# EXERCISE DIRECTIONS:
Reproduce, without any change, the span of lines from the opening of the records below to the line containing "in their grooves.", inclusive.

# THE DATA:
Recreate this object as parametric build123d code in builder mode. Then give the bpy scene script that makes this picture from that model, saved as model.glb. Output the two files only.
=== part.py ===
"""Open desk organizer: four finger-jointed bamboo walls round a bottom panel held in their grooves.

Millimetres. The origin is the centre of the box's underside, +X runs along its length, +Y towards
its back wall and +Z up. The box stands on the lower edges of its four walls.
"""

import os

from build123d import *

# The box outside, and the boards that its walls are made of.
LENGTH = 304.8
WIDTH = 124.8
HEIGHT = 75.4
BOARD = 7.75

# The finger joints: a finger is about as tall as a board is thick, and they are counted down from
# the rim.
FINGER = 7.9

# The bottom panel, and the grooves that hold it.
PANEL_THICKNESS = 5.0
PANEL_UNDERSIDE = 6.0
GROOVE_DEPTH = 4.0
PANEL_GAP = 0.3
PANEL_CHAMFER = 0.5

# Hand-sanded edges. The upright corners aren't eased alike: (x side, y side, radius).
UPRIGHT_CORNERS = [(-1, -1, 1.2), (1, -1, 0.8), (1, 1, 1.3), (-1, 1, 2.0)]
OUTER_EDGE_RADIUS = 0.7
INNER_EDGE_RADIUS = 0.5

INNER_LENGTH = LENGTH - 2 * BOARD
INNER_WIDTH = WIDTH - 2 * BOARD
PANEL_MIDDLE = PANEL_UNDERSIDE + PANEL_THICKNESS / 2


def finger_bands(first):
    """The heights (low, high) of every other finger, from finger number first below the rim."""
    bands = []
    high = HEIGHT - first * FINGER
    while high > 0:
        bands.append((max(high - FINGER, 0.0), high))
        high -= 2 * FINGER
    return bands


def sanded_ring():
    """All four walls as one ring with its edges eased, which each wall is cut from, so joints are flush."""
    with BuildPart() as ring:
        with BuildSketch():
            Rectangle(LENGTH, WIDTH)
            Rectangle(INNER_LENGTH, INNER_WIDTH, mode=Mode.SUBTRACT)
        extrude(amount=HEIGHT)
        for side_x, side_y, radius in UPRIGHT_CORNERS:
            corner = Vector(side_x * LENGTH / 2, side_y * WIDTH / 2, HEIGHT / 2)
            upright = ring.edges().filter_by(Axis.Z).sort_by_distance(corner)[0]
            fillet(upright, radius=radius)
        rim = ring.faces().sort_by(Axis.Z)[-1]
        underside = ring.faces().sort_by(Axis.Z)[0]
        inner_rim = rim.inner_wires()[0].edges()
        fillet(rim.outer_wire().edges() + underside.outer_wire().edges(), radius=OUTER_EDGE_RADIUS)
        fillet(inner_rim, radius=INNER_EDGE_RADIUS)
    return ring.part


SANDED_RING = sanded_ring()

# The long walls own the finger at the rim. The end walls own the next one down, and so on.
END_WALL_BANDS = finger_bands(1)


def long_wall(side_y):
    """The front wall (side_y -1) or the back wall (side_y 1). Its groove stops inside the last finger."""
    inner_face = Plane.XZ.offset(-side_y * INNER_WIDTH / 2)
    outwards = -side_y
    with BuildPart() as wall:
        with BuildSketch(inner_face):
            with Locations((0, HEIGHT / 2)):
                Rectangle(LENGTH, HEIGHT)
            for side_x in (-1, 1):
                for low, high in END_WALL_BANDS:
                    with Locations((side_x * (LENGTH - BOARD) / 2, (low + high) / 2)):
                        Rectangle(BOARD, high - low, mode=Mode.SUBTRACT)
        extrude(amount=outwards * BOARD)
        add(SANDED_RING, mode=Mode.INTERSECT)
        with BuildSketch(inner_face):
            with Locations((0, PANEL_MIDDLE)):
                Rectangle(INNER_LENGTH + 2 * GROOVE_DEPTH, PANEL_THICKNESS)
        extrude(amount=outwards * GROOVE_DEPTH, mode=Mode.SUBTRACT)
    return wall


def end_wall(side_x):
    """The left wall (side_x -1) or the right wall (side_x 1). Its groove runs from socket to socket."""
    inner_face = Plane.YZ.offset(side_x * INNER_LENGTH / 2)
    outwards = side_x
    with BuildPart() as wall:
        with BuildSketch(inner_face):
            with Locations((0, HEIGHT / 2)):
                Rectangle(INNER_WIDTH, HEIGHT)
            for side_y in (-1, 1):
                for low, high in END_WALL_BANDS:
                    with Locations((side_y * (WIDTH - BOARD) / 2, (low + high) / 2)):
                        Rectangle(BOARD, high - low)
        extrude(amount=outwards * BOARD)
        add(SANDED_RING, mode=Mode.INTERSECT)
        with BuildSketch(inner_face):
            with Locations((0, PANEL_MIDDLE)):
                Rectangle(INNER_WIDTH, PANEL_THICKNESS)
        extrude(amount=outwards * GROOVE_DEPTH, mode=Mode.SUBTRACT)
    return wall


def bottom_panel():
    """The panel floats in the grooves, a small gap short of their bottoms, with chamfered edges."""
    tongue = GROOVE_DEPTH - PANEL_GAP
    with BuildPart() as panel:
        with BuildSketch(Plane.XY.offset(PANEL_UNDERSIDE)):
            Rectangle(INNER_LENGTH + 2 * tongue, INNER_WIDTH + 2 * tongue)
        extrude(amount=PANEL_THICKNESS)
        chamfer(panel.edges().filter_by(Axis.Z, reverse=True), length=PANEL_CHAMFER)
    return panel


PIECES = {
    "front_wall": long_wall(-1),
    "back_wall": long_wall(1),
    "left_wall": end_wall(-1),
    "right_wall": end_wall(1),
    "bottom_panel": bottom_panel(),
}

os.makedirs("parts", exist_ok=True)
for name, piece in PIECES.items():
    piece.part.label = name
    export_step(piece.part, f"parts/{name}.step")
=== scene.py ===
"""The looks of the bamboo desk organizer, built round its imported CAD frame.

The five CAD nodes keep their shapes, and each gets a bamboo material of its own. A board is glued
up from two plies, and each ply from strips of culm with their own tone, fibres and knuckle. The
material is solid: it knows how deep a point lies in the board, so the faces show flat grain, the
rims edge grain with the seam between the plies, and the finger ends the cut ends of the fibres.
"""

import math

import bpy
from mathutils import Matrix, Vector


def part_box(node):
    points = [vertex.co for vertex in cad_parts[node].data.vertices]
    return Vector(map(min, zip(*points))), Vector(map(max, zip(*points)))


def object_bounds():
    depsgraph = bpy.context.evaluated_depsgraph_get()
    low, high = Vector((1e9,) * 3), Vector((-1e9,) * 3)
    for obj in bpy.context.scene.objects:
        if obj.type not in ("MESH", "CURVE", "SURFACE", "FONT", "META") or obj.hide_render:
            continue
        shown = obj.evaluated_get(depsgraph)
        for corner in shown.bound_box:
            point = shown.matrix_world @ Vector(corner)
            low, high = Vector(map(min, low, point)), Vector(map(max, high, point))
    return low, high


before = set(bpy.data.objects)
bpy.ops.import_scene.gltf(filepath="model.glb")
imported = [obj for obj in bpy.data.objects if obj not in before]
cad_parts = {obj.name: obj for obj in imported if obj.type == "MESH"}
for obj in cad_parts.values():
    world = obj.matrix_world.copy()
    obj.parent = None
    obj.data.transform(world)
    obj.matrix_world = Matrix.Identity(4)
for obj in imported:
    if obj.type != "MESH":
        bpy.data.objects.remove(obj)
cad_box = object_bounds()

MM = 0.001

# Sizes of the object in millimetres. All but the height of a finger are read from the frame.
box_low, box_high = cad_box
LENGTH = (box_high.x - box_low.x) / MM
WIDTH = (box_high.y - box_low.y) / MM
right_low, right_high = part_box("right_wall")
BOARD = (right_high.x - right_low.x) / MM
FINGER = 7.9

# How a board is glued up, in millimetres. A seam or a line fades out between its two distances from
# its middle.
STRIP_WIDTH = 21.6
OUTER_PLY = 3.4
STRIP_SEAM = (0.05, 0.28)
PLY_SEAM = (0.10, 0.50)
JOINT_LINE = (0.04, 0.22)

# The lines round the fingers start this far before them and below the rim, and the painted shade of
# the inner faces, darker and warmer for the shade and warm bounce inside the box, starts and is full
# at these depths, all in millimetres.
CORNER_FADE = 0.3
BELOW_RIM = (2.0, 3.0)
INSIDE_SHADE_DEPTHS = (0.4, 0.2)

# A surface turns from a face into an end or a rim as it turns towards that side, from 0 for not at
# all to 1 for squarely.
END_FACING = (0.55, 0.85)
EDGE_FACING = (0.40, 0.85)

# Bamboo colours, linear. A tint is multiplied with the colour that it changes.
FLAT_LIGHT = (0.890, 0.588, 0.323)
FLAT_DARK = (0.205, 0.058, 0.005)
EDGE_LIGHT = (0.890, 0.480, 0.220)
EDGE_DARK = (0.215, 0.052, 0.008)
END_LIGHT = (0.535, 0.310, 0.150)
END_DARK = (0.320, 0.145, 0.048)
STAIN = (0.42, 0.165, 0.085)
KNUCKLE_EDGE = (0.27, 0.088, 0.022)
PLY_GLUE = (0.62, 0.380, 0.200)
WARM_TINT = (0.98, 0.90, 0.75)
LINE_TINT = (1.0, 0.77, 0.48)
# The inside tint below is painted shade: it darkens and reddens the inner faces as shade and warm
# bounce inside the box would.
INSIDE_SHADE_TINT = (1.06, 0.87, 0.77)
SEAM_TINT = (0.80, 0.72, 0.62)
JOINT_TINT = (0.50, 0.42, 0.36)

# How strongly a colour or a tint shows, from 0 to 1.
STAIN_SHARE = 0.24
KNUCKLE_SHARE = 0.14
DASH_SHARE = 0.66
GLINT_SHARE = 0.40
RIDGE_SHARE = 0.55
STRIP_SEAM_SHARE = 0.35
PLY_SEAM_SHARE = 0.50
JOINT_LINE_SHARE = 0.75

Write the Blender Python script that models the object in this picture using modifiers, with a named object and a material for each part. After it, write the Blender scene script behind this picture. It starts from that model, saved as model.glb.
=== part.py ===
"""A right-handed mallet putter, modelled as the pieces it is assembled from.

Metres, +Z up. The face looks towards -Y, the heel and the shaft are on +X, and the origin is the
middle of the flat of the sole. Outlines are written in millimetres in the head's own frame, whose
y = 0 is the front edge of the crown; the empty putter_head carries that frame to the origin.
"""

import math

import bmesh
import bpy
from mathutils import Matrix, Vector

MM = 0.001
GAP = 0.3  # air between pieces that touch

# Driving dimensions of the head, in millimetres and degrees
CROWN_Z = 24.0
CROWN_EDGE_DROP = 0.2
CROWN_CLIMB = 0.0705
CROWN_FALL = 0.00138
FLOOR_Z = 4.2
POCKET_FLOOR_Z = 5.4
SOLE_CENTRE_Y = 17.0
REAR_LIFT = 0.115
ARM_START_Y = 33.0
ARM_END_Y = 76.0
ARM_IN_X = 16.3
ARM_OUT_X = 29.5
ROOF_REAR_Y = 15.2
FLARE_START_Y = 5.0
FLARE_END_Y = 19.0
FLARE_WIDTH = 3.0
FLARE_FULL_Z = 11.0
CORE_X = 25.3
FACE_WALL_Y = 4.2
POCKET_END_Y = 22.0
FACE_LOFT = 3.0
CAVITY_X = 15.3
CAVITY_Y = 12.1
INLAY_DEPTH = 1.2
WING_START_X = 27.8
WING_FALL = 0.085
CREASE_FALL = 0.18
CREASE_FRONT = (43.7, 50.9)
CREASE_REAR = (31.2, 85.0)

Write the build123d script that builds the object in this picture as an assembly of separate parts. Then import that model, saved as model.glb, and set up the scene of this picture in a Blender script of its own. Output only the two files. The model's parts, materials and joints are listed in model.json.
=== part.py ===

# SOLUTION TO THIS PROBLEM:
Recreate this object as parametric build123d code in builder mode. Then give the bpy scene script that makes this picture from that model, saved as model.glb. Output the two files only.
=== part.py ===
"""Open desk organizer: four finger-jointed bamboo walls round a bottom panel held in their grooves.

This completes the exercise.